Scenario 2: Senators cooperate

The House of Representatives will convene a constituent assembly with some administration senators. Although the senators who will join the constituent assembly will not be enough to meet the three-fourths vote requirement in separate voting (18 senators), their presence will somehow “legitimize the process.”

The charter amendments approved by the constituent assembly are then subjected to a plebiscite. The Comelec and the Supreme Court go along with the actions taken by the constituent assembly.

Scenario 3: Martial Law

The House of Representatives convenes a constituent assembly without the participation of the Senate. There will be street actions, but violent incidents organized by elements against democracy take place. President Arroyo will then have a basis to declare martial law.
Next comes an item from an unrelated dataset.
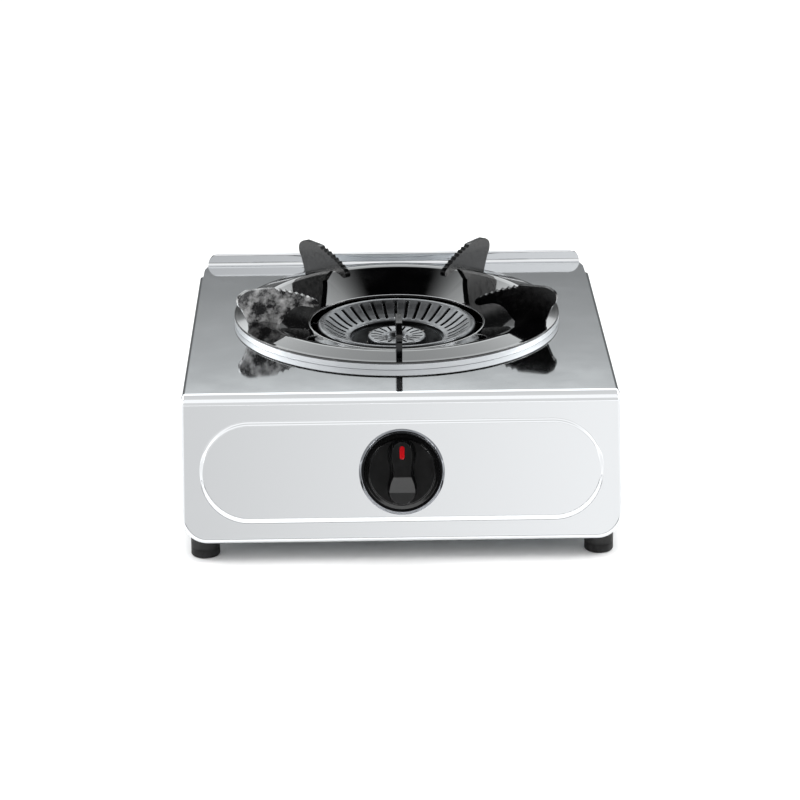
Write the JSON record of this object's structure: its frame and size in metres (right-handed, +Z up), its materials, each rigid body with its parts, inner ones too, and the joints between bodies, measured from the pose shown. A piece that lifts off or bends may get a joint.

Commenting on scenario three, Soliman said this can happen if the protests are not organized. “It [martial law] will make us vulnerable to infiltration and manipulation. When we act, we must be organized,” she said.

Scenario 4: Shift after Elections

The House of Representatives convenes as a constituent assembly, a case is filed before the Supreme Court, but the process takes so long that it is overtaken by the 2010 elections. Charter change fails.

Nevertheless, Mrs. Arroyo runs for and wins a congressional seat in Pampanga. But as soon as the 15th Congress is convened in 2010, charter change is approved, and there is an immediate shift in the form of government from presidential to parliamentary.

Congresswoman Arroyo becomes Prime Minister.